In T 763/04 stellte die Kammer fest, dass in Art. 113 (1) EPÜ das Recht eines Beteiligten verankert ist, sich zu äußern, bevor eine Entscheidung gegen ihn getroffen wird. Nach ständiger Rechtsprechung der Beschwerdekammern (s. J 7/82, ABl. 1982, 391, und T 94/84, ABl. 1986, 337) beinhaltet dies auch das Recht, dass alle relevanten Gründe in der schriftlichen Entscheidung vollständig berücksichtigt werden.
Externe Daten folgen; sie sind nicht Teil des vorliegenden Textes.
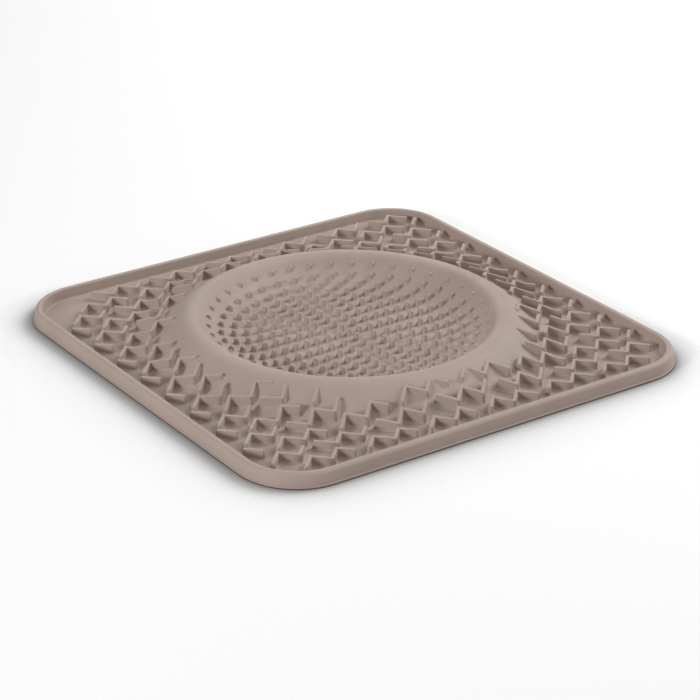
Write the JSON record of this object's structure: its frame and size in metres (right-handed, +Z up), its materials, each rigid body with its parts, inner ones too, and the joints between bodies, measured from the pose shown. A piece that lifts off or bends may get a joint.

Art. 113 (1) EPÜ 1973 wird nach Auffassung der Kammer verletzt, wenn wie im vorliegenden Fall Tatsachen und Argumente, die dem Vorbringen des Beschwerdeführers zufolge für seine Verteidigung eindeutig von zentraler Bedeutung sind und gegen die erlassene Entscheidung sprechen könnten, in der betreffenden Entscheidung völlig übergangen werden. Art. 113 (1) EPÜ 1973 bedeutet nicht nur, dass einer Partei Gelegenheit gegeben werden muss, sich zu äußern, sondern vor allem auch, dass dieses Vorbringen von der entscheidenden Instanz nachweislich gehört und berücksichtigt werden muss. Das rechtliche Gehör nach Art. 113 (1) EPÜ 1973 wird verletzt, wenn wichtige Tatsachen und Argumente, die gegen die erlassene Entscheidung sprechen könnten, in der Entscheidung der ersten Instanz weder erwähnt noch berücksichtigt werden. S. auch T 206/10, T 246/08.